私たちが子供の頃は、放課後は外で遊ぶのが当たり前だった。習字・算盤などの習い事をする生徒もいたが、多数派ではなく、学校の授業が終了するチャイム(あの頃は鐘だった)を聞くと、ランドセルを背負うのももどかしげに、学び舎を後にし、一目散に自分のお気に入りの場所へと向かったのだ。
さて、彼である。彼だけではなく、私の遊び仲間だった男子生徒の多くは木登りが好きだった。より危険を求める男として、時には小さな崖も登った。そうした自然が、あの頃にはまだあちこちに存在していた。

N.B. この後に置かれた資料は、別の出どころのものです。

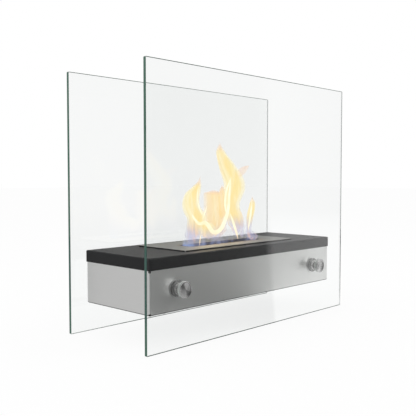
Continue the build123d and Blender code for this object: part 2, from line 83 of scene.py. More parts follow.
camera_data = bpy.data.cameras.new("studio_camera")
camera_data.lens = camera_lens
camera_data.sensor_width = 36.0
camera_data.clip_end = 100.0
camera = bpy.data.objects.new("studio_camera", camera_data)
camera.location = camera_place
camera.rotation_euler = (math.pi / 2 - camera_dip, 0.0, -camera_turn_to_right)
scene.collection.objects.link(camera)
scene.camera = camera
print("camera to object:", round(camera_place.length, 3), "m")

# %% [markdown]
# ## Shader maths in plain Python
# A material is a graph of nodes, and wiring each one by hand hides the idea behind the
# wires. One small class stands for a value that changes over a surface, so that
# `1 - mask * 0.5` adds the Math nodes by itself. Every other node comes from one method.

# %% A value that changes over a surface
class Value:
    """A number or a colour that changes over a surface: one output of one node."""

    def __init__(self, finish, socket):
        self.finish = finish
        self.socket = socket

    def math(self, operation, *others):
        terms = dict(enumerate((self,) + others))
        return self.finish.node("ShaderNodeMath", {"operation": operation}, terms)

    def output(self, name):
        return Value(self.finish, self.socket.node.outputs[name])

    def __add__(self, other):
        return self.math("ADD", other)

    def __sub__(self, other):
        return self.math("SUBTRACT", other)

    def __rsub__(self, other):
        return self * -1 + other

    def __mul__(self, other):
        return self.math("MULTIPLY", other)

    def __truediv__(self, other):
        return self.math("DIVIDE", other)

    def __neg__(self):
        return self * -1

    def __abs__(self):
        return self.math("ABSOLUTE")

    __radd__ = __add__
    __rmul__ = __mul__

    def least(self, other):
        return self.math("MINIMUM", other)

    def most(self, other):
        return self.math("MAXIMUM", other)

    def step(self, start, end):
        """0 up to start, 1 past end, and a smooth rise between them."""
        settings = {"interpolation_type": "SMOOTHSTEP", "clamp": True}
        sockets = {"Value": self, "From Min": start, "From Max": end}
        return self.finish.node("ShaderNodeMapRange", settings, sockets)

    def fall(self, start, end):
        """1 up to start, 0 past end, and a smooth fall between them."""
        return 1 - self.step(start, end)


print("a value has:", ", ".join(name for name in vars(Value) if name[0] != "_"))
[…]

彼は、木登りだけで終わるのを良しとはしなかった。より新しい分野へと果敢に挑む男だった。それが正当に進めば、彼はアルピニストになれたのかもしれぬが、先述の通り、運動神経が並以下だった彼に、そうした機会は訪れなかった。それは後の話である。
「ここからの眺め、サイコーだ!」
そう叫ぶ彼は、宿舎の屋根に仁王立ちしていた。梯子を掛けて登るのである。登ったのは彼以外の友も同じだった。だが、彼は皆とはひと味違う行動に出る。
「ここから飛び降りると最高なんだ!!!」
何故。飛び降りたら怪我するだろうが。そう声を掛ける間もなく、彼は屋根から地面へと翔んだ。そして、華麗に着地……できなかった。運動神経が並だった彼は、着地に失敗し、利き足の足首を見事に骨折した。
子供の回復力は早い。彼は1週間ほどで退院、1ヶ月後には完全復帰した。そして、飛び降りも復活した。そこは復活させて欲しくなかったのだが、彼は諦めぬ男だった。前例に学べぬとも言い換えられよう。
私はその後、他の学校へと転校したので、彼の成長した姿をこの目で見たことはない。人づてに普通の会社員となり、四人家族となって生活を営んでいると聞いた。恐らく「偉大なる平凡」を貫いているのであろう。当たり前のようで大切な日々を。
ただ。彼が今も高いところに登る性癖を持っているのか否かは、私の与り知らぬところである。願わくは地上を歩んで欲しいと願わずにはいられない。旧友に幸あれ。
※今回の春永睦月「なんのはなしですか」は、どうでもいい昔話をもっともらしい文体で綴ると、やはりどうでもよくオチが付かないが、 #なんのはなしですか ハッシュタグ で誤魔化し得るということの証明でした。
この締め文句も #なんのはなしですか 。
お粗末でございました。ここまでお付き合いいただきありがとうございました。よろしければ、また次の記事でお逢いしましょう。次はオチのある……かもしれぬ話で。